Life upon the wicked stage ain't ever what a girl supposes.
The casts, the curtain calls, the exquisitely tailored costumes built just for you--everything about singing and dancing for a living has surpassed my expectations. And the applause ain't bad either.
One day your alarm wakes you up at 5:30 am. You glance over at your backpack that you, a 30-something adult, have packed with tap shoes, character shoes, ballet flats, dance clothes, hot rollers, hairspray, Russian Red MAC lipstick, non-dancing heels, a wrinkle-free audition dress, and a three-ring binder of sheet music. You peek out the window and see the snow starting to stick. You know that to secure an audition appointment, you'll have to arrive at the audition by 6:30 am, but you may not be let into the building until 8.
Once inside the building, you'll have to sit on the floor (if you're lucky) in a room packed with hundreds of women with similarly bulging backpacks, all fighting to use three electrical outlets and talking in overly bright voices about nothing. If you're unlucky, you may find yourself standing up, shoulder-to-shoulder, in a hallway with a frazzled building manager charging you with the impossible task of not being a fire hazard.
It's now 5:40 am. Is it worth going to all that trouble to compete with two hundred girls for two spots in a show that will give you five weeks of work at $600 per week?
I used to think it was worth the trouble. Though I would complain about auditions, I would enjoy the challenge and the excitement and the camaraderie of my true friends, girls that I went to happy hour with after auditions, and my "audition friends," girls whose names and resumes I knew but that I didn't see outside the audition holding room.
Auditioning is exhausting--but what's my other option? Working nine-to-five at a job where no one applauds for you? Where's the fun in that?
I know I need to move on. But it's not easy.

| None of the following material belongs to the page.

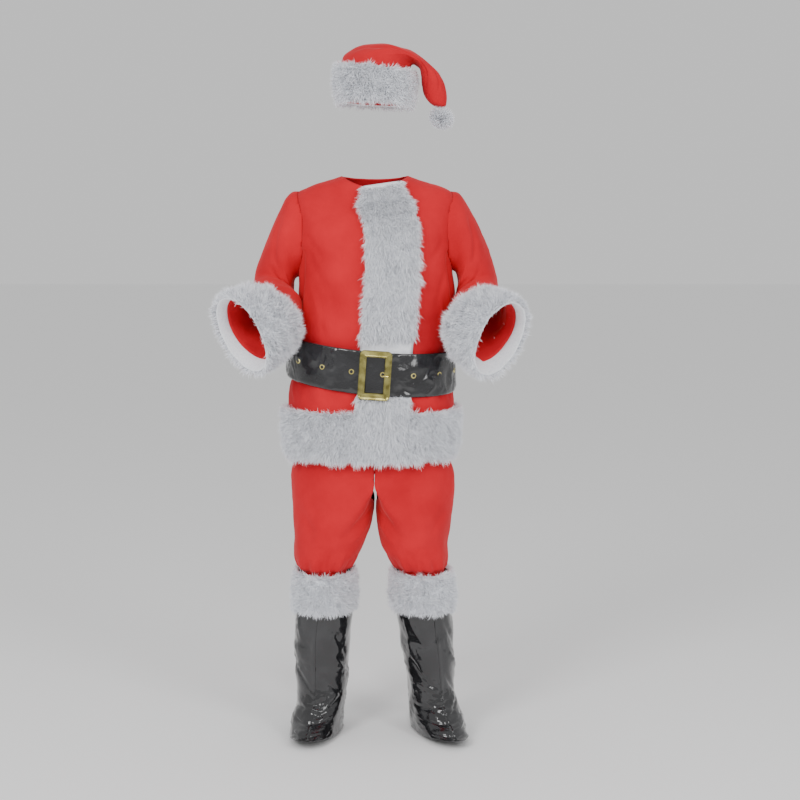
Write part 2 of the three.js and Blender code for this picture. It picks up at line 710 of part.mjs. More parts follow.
eyeletAngles().forEach((angle, i) => {
  const way = outward(angle);
  const ring = add(`eyelet_${String(i + 1).padStart(2, '0')}`, eyeletGeometry(), gold);
  ring.position.copy(belt(angle, 0, SEAM + 0.15));
  ring.quaternion.setFromUnitVectors(new THREE.Vector3(0, 1, 0), way);
  const hole = new THREE.CylinderGeometry(EYELET.inner, EYELET.inner, 20, EYELET.sides);
  hole.applyQuaternion(ring.quaternion);
  hole.translate(...belt(angle, 0, 0).toArray());
  strap = strap.subtract(toSolid(hole));
});
add('belt_strap', toGeometry(strap), black);

// Buckle: a rectangular frame with a raised outer and inner rim, and a short hooked prong.
const BUCKLE_SECTION = table('across high', [
  [0, 0], [0, 0.8], [0.12, 1], [0.34, 0.8], [0.7, 0.62], [0.84, 0.72], [1, 0.4], [1, 0],
]);

function buckleLoops() {
  const loops = [];
  const { width, height, corner, bar, thick } = BUCKLE;
  for (const [sx, sz, start] of [[1, 1, 0], [-1, 1, 90], [-1, -1, 180], [1, -1, 270]]) {
    for (const turn of steps(0, 90, 4)) {
      const cosine = Math.cos((start + turn) * DEGREE);
      const sine = Math.sin((start + turn) * DEGREE);
      loops.push(BUCKLE_SECTION.map(({ across, high }) => {
        const reach = corner - across * bar;
        const cx = sx * (width / 2 - corner);
        const cz = sz * (height / 2 - corner);
        const rx = reach > 0 ? cosine * reach : sx * reach;
        const rz = reach > 0 ? sine * reach : sz * reach;
        return new THREE.Vector3(cx + rx, -high * thick, cz + rz);
      }));
    }
  }
  return loops;
}

const buckle = new THREE.Group();
buckle.position.set(BUCKLE.x, -BELT.front - 2.6, BUCKLE.z);
buckle.rotation.y = BUCKLE.tilt * DEGREE;
suit.add(buckle);
const frame = new THREE.Mesh(loft(buckleLoops(), true), gold);
frame.name = 'buckle_frame';
buckle.add(frame);

const prongPath = [[34, -8.2, 0], [28, -8.2, 0], [22.6, -7.9, 0], [20.2, -6, 0], [19.7, 1.4, 0]];
const prongRadius = 1.6;
const prongLoops = prongPath.map(([x, y, z], i) => {
  const ahead = prongPath[Math.min(i + 1, prongPath.length - 1)];
  const behind = prongPath[Math.max(i - 1, 0)];
  const run = new THREE.Vector3(ahead[0] - behind[0], ahead[1] - behind[1], 0).normalize();
  const across = new THREE.Vector3(-run.y, run.x, 0);
  return steps(0, 360, 8).slice(0, -1).map((angle) => (
    new THREE.Vector3(x, y, z)
      .addScaledVector(across, prongRadius * Math.cos(angle * DEGREE))
      .add(new THREE.Vector3(0, 0, prongRadius * Math.sin(angle * DEGREE)))
  ));
});
const prong = new THREE.Mesh(loft(prongLoops), gold);
prong.name = 'buckle_prong';
buckle.add(prong);

export default suit;
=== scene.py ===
"""Santa suit: hat, jacket, belt, trousers and boot covers, hollow as worn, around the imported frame.

The tables are in millimetres, in the frame's axes: +Z up, the wearer faces -Y.
"""
import math

import bmesh
import bpy
import mathutils
import numpy as np
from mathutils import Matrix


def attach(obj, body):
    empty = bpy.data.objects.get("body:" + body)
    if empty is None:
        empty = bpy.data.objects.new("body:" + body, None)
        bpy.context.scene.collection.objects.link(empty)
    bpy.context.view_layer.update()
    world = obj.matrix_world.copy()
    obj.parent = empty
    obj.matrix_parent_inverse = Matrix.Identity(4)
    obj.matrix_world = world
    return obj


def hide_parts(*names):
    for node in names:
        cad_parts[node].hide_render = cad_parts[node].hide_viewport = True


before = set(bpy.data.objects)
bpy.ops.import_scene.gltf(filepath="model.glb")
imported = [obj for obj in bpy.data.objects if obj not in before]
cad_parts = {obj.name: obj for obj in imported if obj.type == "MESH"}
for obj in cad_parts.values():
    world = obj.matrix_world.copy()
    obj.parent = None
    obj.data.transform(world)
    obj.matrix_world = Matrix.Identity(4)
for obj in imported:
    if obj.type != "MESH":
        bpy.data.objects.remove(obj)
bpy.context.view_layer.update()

MM = 0.001
BODY = "root"

# Driving sizes
PLUSH = 2.0
VINYL = 1.5
FUR_REACH = 18.0
BOOT_FUR_REACH = 12.0
HAT_FUR_REACH = 17.0
PLACKET_WIDTH = 132.0
BELT_WIDTH = 112.0
BELT_THICK = 3.0
FLOOR_Z = -1480.0
SIDE_GAP = 0.06
CAMERA_PLACE = (0.066, -4.05, -0.11)
CAMERA_TILT_DOWN = 6.62
CAMERA_LENS = 68.94
FLOOR_HALF = 30.0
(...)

Someone recently described leaving the theater life as a grieving process. And thinking about shelving that part of my life really does feel like a loss. Living your dream is intoxicating. It's hard to walk away, to move on. But more often than not, I find myself wanting to put down that backpack.
I keep hoping that the thrills of the "real world," like getting a weekly paycheck and going to one place everyday instead of running to five auditions in eight hours, will outweigh the addictive high of booking a job. And slowly, I'm beginning to appreciate the little things--like walking out the door with nothing but a small purse. (My non-sagging shoulders love it, too.)
Can stability really ever win over excitement? It's hard to say. Will I ever really leave theater behind? That's hard to say, too.
But I do know this: the thought of leaving my tap shoes, character shoes, ballet flats, dance clothes, hot rollers, hairspray, Russian Red MAC lipstick, non-dancing heels, wrinkle-free audition dress, and three-ring binder of sheet music is getting more appealing by the day.
For now, I'm still watching the snow fall and considering my options.